L’odore del sangue, un inno alla morte
È stato a lungo evidenziato il rapporto tra la stesura de L’odore del sangue e l’infarto che colpì il suo autore, Goffredo Parise, nell’estate del 1979. Un manoscritto redatto di getto (poi sigillato e chiuso in un cassetto fino al 1986), il cui titolo e argomento richiamano la malattia e l’odore dolciastro del sangue, che accompagneranno lo scrittore negli ultimi anni di vita.
Quella del protagonista, il Narratore, è un’ossessione, più che una malattia, per natura forse simile alle stesse ossessioni che tormentavano Parise e di cui l’intellettuale vicentino tentò di liberarsi tramite la scrittura.
Questo Narratore vive da oltre vent’anni un rapporto simbiotico con la moglie, Silvia. È una simbiosi particolare quella della coppia, poiché non c’è nulla di sessuale nel loro matrimonio (a eccezione di rari momenti), quanto piuttosto un’intesa platonica e mentale, che li porta ad allontanarsi fisicamente, rimanendo, comunque, in continuo contatto telefonico. Il Narratore, infatti, trascorre lunghi periodi in campagna, in una piccola frazione, dove ha conosciuto una ragazza di venticinque anni, di cui si è innamorato e con la quale intrattiene da alcuni anni una relazione. Eppure, l’affetto per Silvia rimane.
Un giorno, quest’ultima gli comunica di averlo tradito, a sua volta con qualcuno di più giovane: si tratta di un ragazzo di buona famiglia, virile e prepotente, con in testa idee fasciste. Ed è qui che scatta il surreale: poiché, sebbene il protagonista sia da anni infedele alla moglie, c’è qualcosa che lo turba nella relazione extraconiugale di Silvia.
Inizia, così, un gioco al massacro: il Narratore vuole sapere tutto della storia, ogni dettaglio, anche di natura sessuale. Da parte sua Silvia, da sempre dedita al marito più come un’amorevole madre che come una moglie, svela, in modo ancor più accentuato, la sua natura masochista. È chiaro che il tutto non può che finire in tragedia.

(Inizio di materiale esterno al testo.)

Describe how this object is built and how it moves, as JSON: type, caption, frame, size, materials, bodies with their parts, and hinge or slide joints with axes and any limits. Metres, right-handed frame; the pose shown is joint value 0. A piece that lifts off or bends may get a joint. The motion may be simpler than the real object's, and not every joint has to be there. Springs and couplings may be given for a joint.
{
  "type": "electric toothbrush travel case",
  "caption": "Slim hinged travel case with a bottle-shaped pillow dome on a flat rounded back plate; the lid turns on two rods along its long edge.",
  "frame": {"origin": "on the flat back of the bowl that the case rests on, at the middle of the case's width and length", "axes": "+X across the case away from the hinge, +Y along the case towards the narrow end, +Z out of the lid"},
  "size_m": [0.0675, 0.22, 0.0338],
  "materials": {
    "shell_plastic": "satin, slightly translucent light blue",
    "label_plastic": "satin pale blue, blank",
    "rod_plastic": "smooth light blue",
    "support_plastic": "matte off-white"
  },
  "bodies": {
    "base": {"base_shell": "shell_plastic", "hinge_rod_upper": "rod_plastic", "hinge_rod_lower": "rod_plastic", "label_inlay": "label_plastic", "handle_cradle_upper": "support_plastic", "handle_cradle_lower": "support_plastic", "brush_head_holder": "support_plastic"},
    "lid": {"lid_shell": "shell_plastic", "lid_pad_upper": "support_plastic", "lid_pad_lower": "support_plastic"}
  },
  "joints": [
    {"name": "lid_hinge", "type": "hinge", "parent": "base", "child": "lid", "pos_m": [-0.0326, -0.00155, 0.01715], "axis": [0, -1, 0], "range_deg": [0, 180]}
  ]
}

Come si è detto, L’odore del sangue possiede una forte componente autobiografica (ma pare che Parise sia rimasto colpito pure da un fatto di sangue successo a Bologna), legata all’aggravarsi delle condizioni di salute dell’autore. Da un punto di vista narrativo non accade nulla di particolare, tutta la vicenda si sviluppa intorno alle riflessioni del Narratore. Narratore che scompone, analizza ed indaga ogni più piccolo gesto e pensiero. L’odore del sangue è un romanzo in cui prevale senz’altro un punto di vista maschile, poiché tutto passa attraverso lo sguardo di un uomo, da una parte marito, che soffre per il tradimento della moglie e il suo essere costretto a condividerla con un altro, dall’altra medico, che cerca una risposta alle sue domande, nel tentativo di trovare un senso all’accaduto, liberandosi così dalle sue frustrazioni.
Al centro della trama c’è, da una parte, la gelosia, e dall’altra il sesso. Sesso concepito in modo negativo, come umiliazione (Silvia costretta a fare all’amore con il ragazzo davanti ai suoi amici e, in seguito, violentata a turno) e come sottomissione (Silvia che è disposta a tutto pur di soddisfare i desideri del suo amante), mentre è noto che, generalmente, Parise avesse nei confronti dell’argomento un atteggiamento ironico. Nell’introduzione al libro, lo scomparso Cesare Garboli si chiede cosa possa aver determinato un mutamento così radicale nei confronti del tema, tanto da esporlo in modo tanto tragico. Forse un’esperienza personale di Parise? Poco importa, dice il critico, perché L’odore del sangue è un testo che appartiene ormai alla storia della letteratura italiana, dove «c’è un inferno e un romanziere che lo racconta. Uno che si è trovato davanti la Gorgone e non ha chiuso gli occhi».